Perbedaan antara al-Bara' dan Keharusan Bermuamalah yang Baik
Perbedaan antara al-Bara' dan Keharusan Bermuamalah yang Baik
Sikap permusuhan terhadap orang kafir yang terungkap dalam
konsep al-bara' tidak berarti bahwa kaum muslimin boleh bersikap buruk
terhadap mereka, baik dengan perkataan maupun perbuatan. Seorang muslim bahkan
harus berbuat baik kepada kedua orang tuanya yang masih musyrik. Firman Allah
SWT yang artinya, "Dan jika keduanya memaksamu untuk menyekutukan dengan Aku
sesuatu yang tidak ada pengetahuannya tentang itu, maka janganlah kamu mengikuti
keduanya, dan pergaulilah keduanya di dunia dengan baik." (Luqman: 15).
Kebencian terhadap orang kafir tidak boleh menghalangi kaum
muslimin untuk menggauli istri dari ahli kitab dengan baik. Allah SWT berfirman,
"Dan pergaulilah mereka (istri-istri kamu) dengan baik." (An-Nisaa':
19).
Kebencian itu juga tidak boleh mencegah kaum muslimin untuk
melakukan apa yang menjadi hak-hak mereka, menerima kesaksian-kesaksian sebagian
mereka atas sebagian yang lain, serta berbuat baik terhadap mereka. Firman Allah
SWT, "Allah tidak melarang kamu untuk berbuat baik dan berlaku adil terhadap
orang-orang yang tidak memerangimu karena agama dan tidak (pula) mengusir kamu
dari negerimu. Sesungguhnya Allah menyukai orang-orang yang berlaku adil."
(Al-Mumtahanah: 8).
Hukum ini berlaku untuk orang kafir yang mempunyai perjanjian
damai dan jaminan pengamanan dari kaum muslimin dan tidak berlaku bagi orang
kafir yang berstatus ahlul harb (orang yang boleh diperangi).

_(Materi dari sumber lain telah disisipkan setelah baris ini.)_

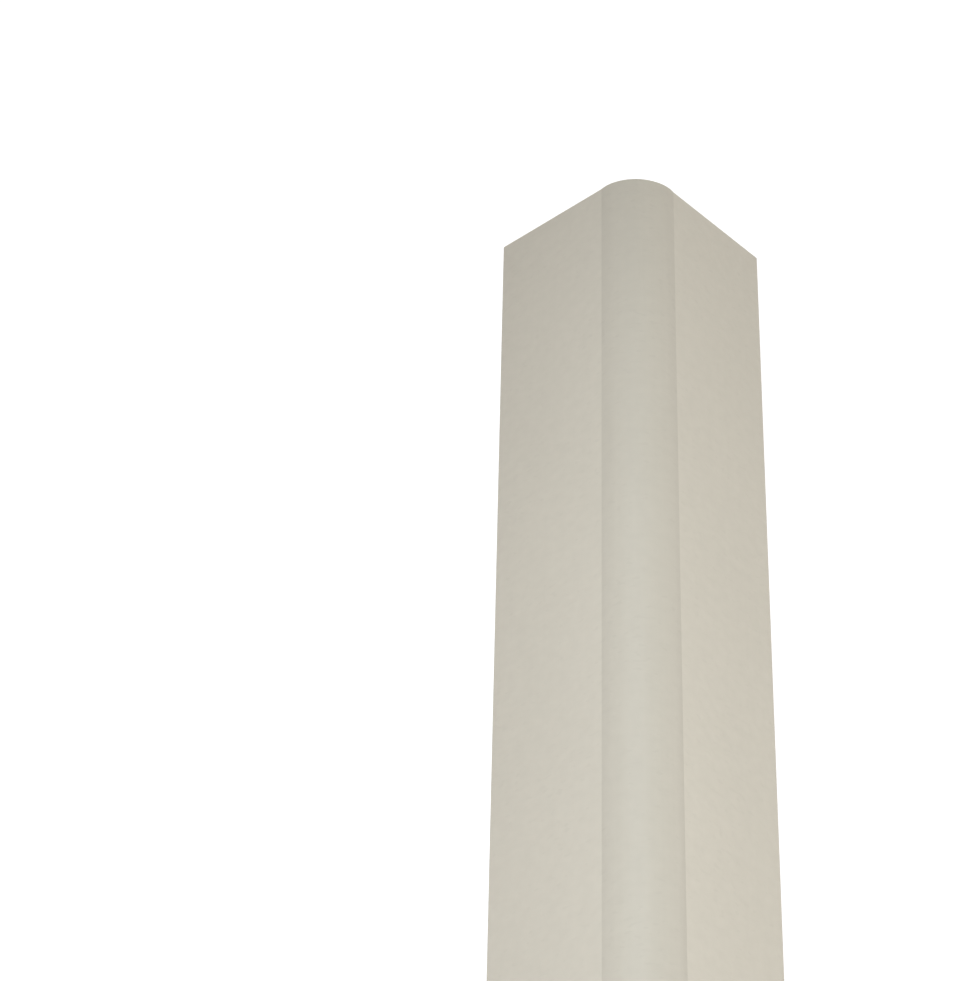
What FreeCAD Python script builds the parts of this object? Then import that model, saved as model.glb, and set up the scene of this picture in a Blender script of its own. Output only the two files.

Sikap baik terhadap kedua orang tua yang musyrik juga berlaku
untuk kerabat yang musyrik, berdasarkan firman Allah SWT, "Sembahlah Allah
dan janganlah kamu mempersekutukan-Nya dengan sesuatu pun. Dan berbuat baiklah
terhadap dua orang ibu-bapak, karib-kerabat, anak-anak yatim, orang-orang
miskin, tetangga yang dekat dan tetangga yang jauh, teman sejawat, dan ibnu
sabil, dan hamba sahayamu." (An-Nisaa': 36).
Dengan demikian, jelaslah bahwa muamalah yang baik dengan orang
kafir adalah suatu akhlak mulia yang sangat dianjurkan dan diperintahkan oleh
syariat Islam. Adapun yang diharamkan adalah mendukung dan menolong orang kafir
untuk kekufuran. Pengharaman ini dapat menyebabkan pelanggarnya sampai kepada
kekufuran. Firman Allah SWT, "Barangsiapa yang menjadikan mereka pemimpin,
maka dia itu dari (golongan) mereka." (Al-Maaidah: 51).
Ini berbeda dengan apa yang kini disebut sebagai "persahabatan
antaragama". Yang terakhir ini sebenarnya bertujuan menghilangkan rasa
permusuhan dalam diri kaum muslimin terhadap kekufuran dan orang kafir serta
rasa 'izzahnya dengan Islam. Ini jelas tidak sama dengan muamalah yang
baik, tetapi lebih merupakan peleburan diri dalam kekufuran dan orang kafir.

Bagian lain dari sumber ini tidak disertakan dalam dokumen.